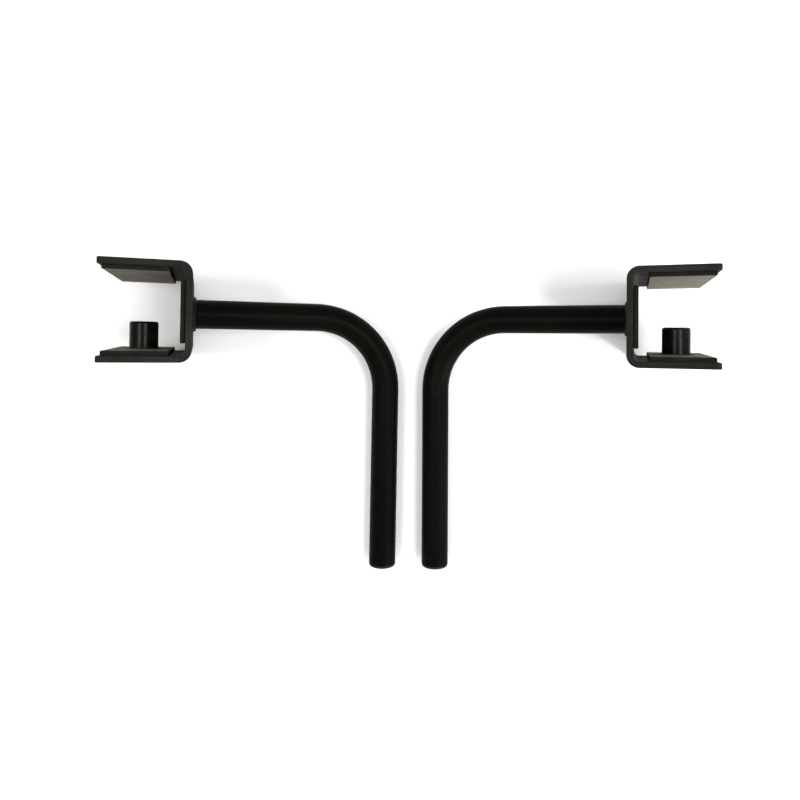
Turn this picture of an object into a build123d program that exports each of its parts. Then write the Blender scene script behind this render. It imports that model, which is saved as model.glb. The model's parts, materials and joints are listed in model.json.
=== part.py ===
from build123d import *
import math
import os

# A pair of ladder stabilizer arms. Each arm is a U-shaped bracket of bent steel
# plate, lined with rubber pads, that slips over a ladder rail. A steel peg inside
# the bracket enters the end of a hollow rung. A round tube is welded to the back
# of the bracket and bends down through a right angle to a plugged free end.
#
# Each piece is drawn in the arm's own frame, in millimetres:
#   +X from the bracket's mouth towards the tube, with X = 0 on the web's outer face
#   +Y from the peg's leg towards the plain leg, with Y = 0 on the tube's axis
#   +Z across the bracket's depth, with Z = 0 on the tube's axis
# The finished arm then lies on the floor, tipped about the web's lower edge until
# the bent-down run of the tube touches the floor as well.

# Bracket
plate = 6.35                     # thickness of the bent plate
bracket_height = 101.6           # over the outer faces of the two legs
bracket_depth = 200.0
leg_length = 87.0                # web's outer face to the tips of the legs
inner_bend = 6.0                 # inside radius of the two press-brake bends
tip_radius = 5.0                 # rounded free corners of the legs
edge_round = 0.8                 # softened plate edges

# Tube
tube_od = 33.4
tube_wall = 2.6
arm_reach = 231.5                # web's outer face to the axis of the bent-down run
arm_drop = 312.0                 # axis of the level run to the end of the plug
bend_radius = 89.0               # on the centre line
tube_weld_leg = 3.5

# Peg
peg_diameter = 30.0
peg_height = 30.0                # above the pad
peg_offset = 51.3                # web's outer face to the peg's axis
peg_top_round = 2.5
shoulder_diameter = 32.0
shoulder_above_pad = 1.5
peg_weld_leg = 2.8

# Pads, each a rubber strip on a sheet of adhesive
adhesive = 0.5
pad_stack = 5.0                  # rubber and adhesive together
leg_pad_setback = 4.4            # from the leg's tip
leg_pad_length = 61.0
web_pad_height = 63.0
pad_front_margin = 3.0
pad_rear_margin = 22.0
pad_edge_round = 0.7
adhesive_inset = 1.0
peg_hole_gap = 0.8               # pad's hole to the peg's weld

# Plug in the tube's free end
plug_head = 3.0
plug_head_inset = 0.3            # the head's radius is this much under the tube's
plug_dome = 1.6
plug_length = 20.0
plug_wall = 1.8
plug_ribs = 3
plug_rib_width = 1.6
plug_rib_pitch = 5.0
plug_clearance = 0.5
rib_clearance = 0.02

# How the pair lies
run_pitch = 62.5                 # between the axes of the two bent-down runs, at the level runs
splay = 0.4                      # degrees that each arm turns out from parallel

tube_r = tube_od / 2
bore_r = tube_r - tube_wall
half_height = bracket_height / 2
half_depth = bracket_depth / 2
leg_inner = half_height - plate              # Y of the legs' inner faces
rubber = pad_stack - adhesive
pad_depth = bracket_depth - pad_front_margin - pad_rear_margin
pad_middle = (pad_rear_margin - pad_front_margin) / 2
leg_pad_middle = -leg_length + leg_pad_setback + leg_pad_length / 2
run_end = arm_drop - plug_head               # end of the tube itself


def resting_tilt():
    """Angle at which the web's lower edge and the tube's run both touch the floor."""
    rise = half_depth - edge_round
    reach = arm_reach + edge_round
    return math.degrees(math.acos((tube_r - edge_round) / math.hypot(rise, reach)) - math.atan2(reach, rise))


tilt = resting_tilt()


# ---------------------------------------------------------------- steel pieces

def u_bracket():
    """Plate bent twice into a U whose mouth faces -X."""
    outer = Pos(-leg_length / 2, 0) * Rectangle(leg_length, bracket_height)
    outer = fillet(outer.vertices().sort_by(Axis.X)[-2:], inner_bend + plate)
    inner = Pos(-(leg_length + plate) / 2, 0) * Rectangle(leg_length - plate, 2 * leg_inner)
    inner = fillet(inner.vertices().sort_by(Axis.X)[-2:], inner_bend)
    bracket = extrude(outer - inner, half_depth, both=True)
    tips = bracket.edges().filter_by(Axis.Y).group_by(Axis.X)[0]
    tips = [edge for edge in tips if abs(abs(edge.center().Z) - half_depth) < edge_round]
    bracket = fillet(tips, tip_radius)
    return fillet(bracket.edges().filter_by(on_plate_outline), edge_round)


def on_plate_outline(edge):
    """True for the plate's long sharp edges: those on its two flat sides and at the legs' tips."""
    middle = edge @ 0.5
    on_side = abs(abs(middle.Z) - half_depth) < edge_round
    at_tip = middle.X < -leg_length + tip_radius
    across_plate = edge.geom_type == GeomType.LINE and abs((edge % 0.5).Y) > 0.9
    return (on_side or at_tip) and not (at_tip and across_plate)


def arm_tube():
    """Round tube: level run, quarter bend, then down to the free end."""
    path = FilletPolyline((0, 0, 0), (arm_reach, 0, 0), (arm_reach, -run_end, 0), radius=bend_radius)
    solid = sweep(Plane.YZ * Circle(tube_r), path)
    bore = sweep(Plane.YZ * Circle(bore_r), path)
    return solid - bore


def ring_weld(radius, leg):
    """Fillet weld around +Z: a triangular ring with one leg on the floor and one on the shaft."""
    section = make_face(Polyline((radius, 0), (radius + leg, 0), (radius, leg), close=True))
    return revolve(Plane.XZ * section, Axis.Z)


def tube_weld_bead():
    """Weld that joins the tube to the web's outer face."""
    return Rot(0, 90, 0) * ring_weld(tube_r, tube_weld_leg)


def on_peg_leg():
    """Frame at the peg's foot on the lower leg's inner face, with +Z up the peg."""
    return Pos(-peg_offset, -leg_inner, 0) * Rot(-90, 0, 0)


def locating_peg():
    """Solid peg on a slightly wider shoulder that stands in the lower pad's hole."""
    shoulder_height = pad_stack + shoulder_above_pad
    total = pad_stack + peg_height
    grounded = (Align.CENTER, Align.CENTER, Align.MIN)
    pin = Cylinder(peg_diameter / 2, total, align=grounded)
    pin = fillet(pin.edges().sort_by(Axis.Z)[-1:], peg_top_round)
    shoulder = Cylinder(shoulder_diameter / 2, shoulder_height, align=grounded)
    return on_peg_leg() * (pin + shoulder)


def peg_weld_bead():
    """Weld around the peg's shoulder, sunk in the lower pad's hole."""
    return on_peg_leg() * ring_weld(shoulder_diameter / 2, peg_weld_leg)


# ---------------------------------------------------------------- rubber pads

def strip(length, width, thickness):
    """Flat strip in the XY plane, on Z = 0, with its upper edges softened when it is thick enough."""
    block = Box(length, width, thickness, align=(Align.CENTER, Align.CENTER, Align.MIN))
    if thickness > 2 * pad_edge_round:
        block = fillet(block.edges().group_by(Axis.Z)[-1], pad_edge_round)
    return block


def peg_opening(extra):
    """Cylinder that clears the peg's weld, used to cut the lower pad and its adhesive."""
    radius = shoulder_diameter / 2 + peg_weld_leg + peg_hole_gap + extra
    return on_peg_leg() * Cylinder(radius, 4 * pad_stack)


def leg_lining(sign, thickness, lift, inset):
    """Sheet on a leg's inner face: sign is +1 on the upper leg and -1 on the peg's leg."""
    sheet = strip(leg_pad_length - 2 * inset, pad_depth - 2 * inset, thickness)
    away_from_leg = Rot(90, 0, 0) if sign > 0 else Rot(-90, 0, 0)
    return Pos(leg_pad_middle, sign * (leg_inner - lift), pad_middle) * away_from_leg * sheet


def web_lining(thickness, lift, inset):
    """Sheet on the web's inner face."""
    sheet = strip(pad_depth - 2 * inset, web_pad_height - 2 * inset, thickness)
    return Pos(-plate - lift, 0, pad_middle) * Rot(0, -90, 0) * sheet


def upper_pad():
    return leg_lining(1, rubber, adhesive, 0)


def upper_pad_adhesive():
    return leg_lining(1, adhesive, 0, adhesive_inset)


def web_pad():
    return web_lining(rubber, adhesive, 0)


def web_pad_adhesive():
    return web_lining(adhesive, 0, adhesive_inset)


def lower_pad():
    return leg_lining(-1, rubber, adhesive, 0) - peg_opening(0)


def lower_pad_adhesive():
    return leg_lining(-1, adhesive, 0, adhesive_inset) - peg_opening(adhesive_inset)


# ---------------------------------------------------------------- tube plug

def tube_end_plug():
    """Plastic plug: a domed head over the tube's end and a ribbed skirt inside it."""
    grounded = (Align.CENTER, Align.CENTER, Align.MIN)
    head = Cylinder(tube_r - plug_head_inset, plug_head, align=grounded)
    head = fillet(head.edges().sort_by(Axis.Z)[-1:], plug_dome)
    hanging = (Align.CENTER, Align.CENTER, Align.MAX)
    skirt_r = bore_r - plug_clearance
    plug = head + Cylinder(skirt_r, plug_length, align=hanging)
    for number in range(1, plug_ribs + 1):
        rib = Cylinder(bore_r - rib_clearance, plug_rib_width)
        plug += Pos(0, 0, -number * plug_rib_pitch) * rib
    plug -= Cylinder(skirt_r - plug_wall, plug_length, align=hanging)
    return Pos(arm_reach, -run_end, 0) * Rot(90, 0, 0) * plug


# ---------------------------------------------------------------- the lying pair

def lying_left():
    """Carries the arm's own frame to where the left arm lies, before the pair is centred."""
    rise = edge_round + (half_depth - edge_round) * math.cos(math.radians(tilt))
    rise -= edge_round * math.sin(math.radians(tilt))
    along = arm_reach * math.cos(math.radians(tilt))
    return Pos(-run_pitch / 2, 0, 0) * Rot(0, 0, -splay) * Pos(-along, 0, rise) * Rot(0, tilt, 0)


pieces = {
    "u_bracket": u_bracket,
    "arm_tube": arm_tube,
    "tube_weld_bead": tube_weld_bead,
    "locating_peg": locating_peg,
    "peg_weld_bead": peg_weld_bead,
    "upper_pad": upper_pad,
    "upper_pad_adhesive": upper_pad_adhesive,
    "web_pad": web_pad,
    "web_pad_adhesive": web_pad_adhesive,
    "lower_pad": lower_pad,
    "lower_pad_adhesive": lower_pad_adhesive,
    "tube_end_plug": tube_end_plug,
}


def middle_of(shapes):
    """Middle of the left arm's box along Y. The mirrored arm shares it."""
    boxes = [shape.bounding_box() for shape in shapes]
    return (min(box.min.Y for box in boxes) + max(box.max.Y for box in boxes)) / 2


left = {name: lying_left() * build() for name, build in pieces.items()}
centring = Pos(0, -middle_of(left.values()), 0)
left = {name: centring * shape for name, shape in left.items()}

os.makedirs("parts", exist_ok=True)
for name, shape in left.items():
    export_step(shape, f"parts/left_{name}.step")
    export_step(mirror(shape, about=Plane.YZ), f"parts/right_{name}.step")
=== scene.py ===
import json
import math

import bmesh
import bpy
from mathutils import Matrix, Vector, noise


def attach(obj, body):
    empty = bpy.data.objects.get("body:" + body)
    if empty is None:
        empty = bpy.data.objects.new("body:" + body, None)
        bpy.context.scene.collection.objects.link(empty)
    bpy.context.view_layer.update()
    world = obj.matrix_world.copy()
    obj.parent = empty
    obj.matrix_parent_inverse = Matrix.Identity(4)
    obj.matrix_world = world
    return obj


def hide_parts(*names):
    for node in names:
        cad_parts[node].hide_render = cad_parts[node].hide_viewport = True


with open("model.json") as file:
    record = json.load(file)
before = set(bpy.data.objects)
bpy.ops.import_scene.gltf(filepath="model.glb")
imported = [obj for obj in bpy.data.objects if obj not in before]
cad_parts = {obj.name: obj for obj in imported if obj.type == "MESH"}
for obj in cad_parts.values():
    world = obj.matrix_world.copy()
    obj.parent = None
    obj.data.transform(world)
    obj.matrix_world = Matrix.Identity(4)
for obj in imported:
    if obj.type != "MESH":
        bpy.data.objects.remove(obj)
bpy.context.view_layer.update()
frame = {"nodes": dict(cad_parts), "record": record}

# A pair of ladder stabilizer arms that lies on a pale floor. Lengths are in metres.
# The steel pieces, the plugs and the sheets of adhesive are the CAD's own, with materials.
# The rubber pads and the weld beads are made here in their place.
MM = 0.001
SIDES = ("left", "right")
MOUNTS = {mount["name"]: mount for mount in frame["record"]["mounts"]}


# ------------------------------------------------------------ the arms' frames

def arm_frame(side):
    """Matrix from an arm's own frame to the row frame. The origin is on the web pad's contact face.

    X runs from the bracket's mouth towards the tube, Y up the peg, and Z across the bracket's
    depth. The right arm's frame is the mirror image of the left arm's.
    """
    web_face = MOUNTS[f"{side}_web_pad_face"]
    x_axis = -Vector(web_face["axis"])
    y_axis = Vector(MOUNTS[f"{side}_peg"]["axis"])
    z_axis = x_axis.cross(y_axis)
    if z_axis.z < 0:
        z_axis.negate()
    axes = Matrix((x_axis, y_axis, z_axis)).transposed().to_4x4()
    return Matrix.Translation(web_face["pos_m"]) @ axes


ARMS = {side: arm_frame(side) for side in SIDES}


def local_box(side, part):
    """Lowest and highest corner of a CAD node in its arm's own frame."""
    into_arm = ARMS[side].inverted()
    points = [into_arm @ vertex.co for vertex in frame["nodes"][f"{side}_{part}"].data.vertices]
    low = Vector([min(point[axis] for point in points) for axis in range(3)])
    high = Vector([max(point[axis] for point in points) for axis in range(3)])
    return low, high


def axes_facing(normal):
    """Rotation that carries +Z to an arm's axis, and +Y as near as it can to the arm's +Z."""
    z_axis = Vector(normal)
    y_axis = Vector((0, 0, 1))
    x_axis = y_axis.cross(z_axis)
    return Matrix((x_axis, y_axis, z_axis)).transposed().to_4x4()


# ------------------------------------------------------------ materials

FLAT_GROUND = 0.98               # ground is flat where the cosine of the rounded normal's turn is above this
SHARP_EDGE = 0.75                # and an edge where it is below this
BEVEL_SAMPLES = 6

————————

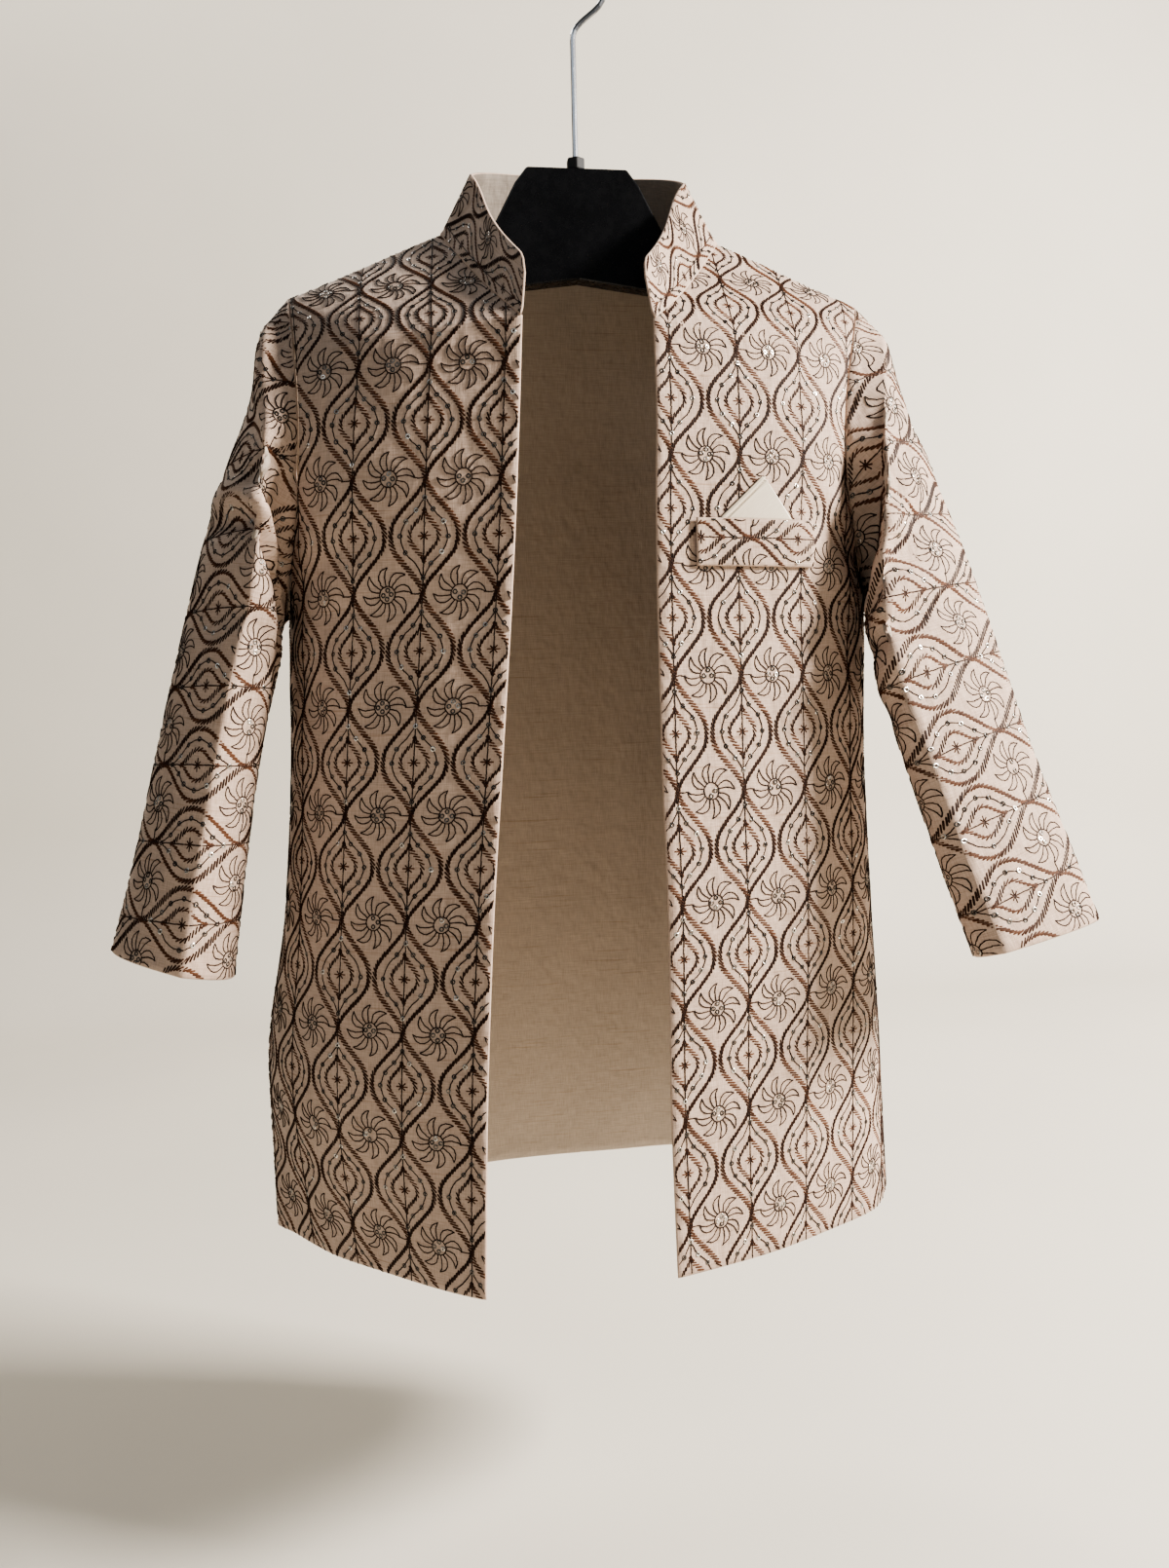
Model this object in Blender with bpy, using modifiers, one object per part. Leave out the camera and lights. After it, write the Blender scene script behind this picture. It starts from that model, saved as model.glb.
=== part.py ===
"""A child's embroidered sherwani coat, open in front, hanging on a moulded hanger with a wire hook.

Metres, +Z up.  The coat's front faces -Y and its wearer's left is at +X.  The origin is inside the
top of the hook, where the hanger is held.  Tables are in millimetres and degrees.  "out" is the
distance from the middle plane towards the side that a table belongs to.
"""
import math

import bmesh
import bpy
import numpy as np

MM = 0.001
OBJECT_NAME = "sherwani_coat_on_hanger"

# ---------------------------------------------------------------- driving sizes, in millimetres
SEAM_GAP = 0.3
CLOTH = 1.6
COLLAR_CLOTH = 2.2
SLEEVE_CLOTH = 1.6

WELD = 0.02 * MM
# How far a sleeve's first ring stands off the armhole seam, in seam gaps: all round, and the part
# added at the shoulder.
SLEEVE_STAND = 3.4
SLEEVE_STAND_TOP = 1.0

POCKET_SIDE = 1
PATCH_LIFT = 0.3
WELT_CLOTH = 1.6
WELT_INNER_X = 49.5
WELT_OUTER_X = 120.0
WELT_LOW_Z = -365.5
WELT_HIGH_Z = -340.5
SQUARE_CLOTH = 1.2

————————

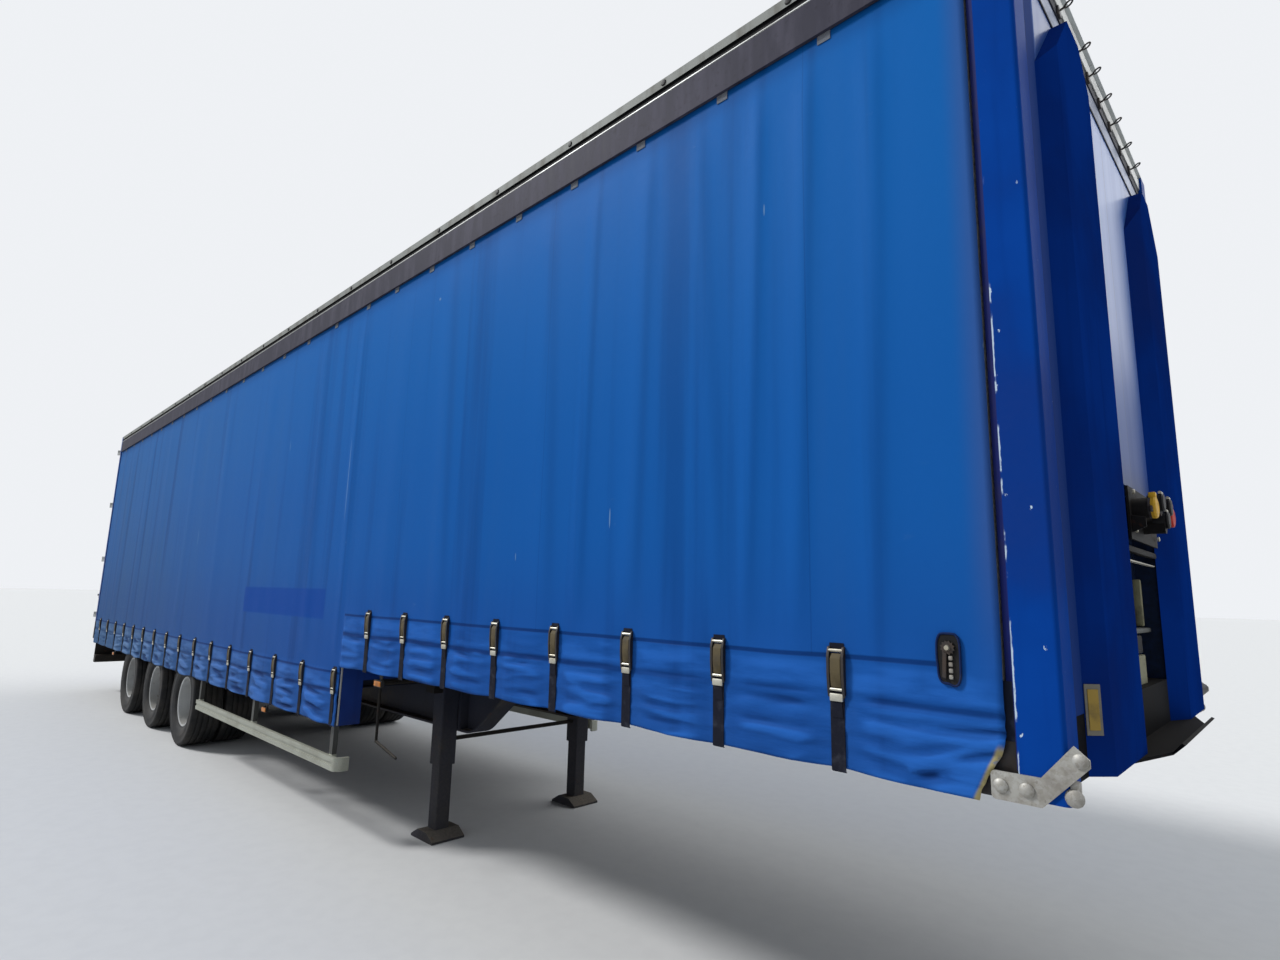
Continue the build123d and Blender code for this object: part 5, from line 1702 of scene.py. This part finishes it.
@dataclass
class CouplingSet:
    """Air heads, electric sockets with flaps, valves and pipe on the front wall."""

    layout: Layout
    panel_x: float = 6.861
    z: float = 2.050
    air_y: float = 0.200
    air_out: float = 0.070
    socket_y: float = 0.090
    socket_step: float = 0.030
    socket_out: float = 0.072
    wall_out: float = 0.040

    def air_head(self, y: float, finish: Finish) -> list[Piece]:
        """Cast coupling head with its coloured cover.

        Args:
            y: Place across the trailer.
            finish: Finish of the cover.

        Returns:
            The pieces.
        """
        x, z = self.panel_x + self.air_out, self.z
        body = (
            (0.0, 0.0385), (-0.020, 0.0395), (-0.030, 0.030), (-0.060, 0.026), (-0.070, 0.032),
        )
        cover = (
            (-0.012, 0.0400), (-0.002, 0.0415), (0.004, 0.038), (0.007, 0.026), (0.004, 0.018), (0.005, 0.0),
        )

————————

### THE EXERCISE
From the records above, extract exactly and only the lines that begin at the line with "lying_left() * build()" and stop after the line with "mount for mount".

### WRITTEN SOLUTION
left = {name: lying_left() * build() for name, build in pieces.items()}
centring = Pos(0, -middle_of(left.values()), 0)
left = {name: centring * shape for name, shape in left.items()}

os.makedirs("parts", exist_ok=True)
for name, shape in left.items():
    export_step(shape, f"parts/left_{name}.step")
    export_step(mirror(shape, about=Plane.YZ), f"parts/right_{name}.step")
=== scene.py ===
import json
import math

import bmesh
import bpy
from mathutils import Matrix, Vector, noise


def attach(obj, body):
    empty = bpy.data.objects.get("body:" + body)
    if empty is None:
        empty = bpy.data.objects.new("body:" + body, None)
        bpy.context.scene.collection.objects.link(empty)
    bpy.context.view_layer.update()
    world = obj.matrix_world.copy()
    obj.parent = empty
    obj.matrix_parent_inverse = Matrix.Identity(4)
    obj.matrix_world = world
    return obj


def hide_parts(*names):
    for node in names:
        cad_parts[node].hide_render = cad_parts[node].hide_viewport = True


with open("model.json") as file:
    record = json.load(file)
before = set(bpy.data.objects)
bpy.ops.import_scene.gltf(filepath="model.glb")
imported = [obj for obj in bpy.data.objects if obj not in before]
cad_parts = {obj.name: obj for obj in imported if obj.type == "MESH"}
for obj in cad_parts.values():
    world = obj.matrix_world.copy()
    obj.parent = None
    obj.data.transform(world)
    obj.matrix_world = Matrix.Identity(4)
for obj in imported:
    if obj.type != "MESH":
        bpy.data.objects.remove(obj)
bpy.context.view_layer.update()
frame = {"nodes": dict(cad_parts), "record": record}

# A pair of ladder stabilizer arms that lies on a pale floor. Lengths are in metres.
# The steel pieces, the plugs and the sheets of adhesive are the CAD's own, with materials.
# The rubber pads and the weld beads are made here in their place.
MM = 0.001
SIDES = ("left", "right")
MOUNTS = {mount["name"]: mount for mount in frame["record"]["mounts"]}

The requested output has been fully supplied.